Wow. That's informative!
Never heard of it before, thanks.


----------



## Lewzer (Apr 5, 2004)

PPG sold that lake and dam to a private group of homeonwners who DO have it posted no tresspassing and have houses on the lake. The Norton police would love to get a call on you fishing there. They REALLY need the money.

Years ago in the 1970's my dad and I were ice fishing it in the middle of a heavy snowfall. PPG still owned it then. Dad worked at PPG and we were allowed to fish it but they did not allow ice fishing.
Someone called the cops and we saw a Norton cop come walking back waving at us. Dad said just turn your back and ignore him (we were sitting on buckets on the far south end). 
The cop had to walk all the way back to tell us that PPG doesn't allow ice fishing on the lake even though dad was an employee and a CAA member. 
He was not happy with us.


----------



## Lewzer (Apr 5, 2004)

Where do you see the hexavalent chromium in the report you posted?
hexachlorobenzene, chlorinated aromatics and chlorinated hydrocarbons are the main culprits.

Chromium is a whole different animal.


Page 32. 



> Results for total arsenic, cadmium, chromium, copper, lead, mercury, selenium, and​silver were all reported as below lab detection limits.


----------



## georgio P (Jul 1, 2005)

The hexavalent chromium is in the Tusc, do a search in the report, also any fish ever caught in the Ohio Erie canal has a "DO NO EAT" warning according to this report. The PCB's must have been dumped into the canal directly.

The signs for no trespassing were gone in the Spring, I didn't know somebody bought the property already and put some other ones up. 
Still there are people fishing there, maybe they have permission. I can see them when I go down by the Towpath near Center Road. 
You can only see one house very far away and an old rusty mining crane on the edge of the lake. 

By the way...........what does puff puff paddle pass mean?


----------



## Lewzer (Apr 5, 2004)

It has been private for at least 10 years.





> By the way...........what does puff puff paddle pass mean?

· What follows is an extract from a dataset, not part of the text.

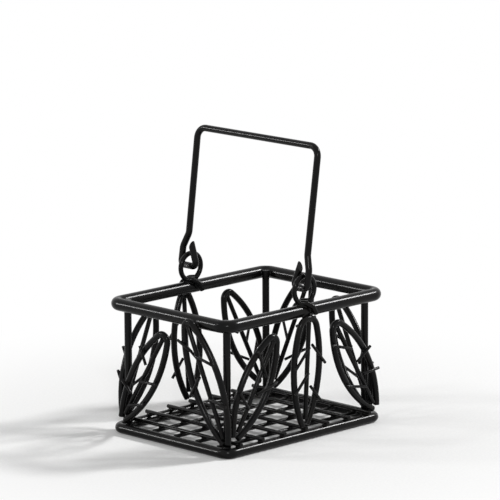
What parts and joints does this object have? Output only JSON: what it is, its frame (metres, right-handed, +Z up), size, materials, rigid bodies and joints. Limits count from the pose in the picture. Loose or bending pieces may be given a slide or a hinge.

creekcrawler is a smokin' kayak fisherman if that makes it any clearer.


----------



## creekcrawler (Oct 5, 2004)

Old song lyrics - 


> Now okay if god made pot, and man made piff
> Then who the **** you people trustin' up in here
> See i smoke one when i wake up, i smoke to go to sleep
> All the true **** smokers, they gotta smoke before they eat
> ...


----------



## WhoolyBugger (Aug 25, 2008)

:S:S:S

"And I will advertise it"


----------



## jackal_727 (Feb 16, 2010)

georgio P said:


> This is one location where PPG dumped hexavalent chromium in the 1950's and 1960's to make their famous paint and coating by-products.


Sounds like theres some good eaters in there. Fish fry anybody


----------



## esker3 (Jun 13, 2010)

Idk about this lake but i have been all around this area. Ive (allegedly) jumped fences to explore this area when I was younger only to find ponds with six inches or more of what I can only describe as marshmallow foam. Ive never fished the area myself, but I wouldnt be surprised to find wildlife with a basic knowledge of second grade math. Good luck and good eating.


----------



## pikeguy (Jan 28, 2009)

If you plan on fishing there, you might consider wearing something bulletproof. Like Lewzer mentioned, it IS private.


----------



## georgio P (Jul 1, 2005)

...and clearing that all up........................checking another lake off the list....
Would not want anyone to get in trouble just in case Johnny Law happened to be passing by.
The people there fishing, might be living neaby, and therefore entitled..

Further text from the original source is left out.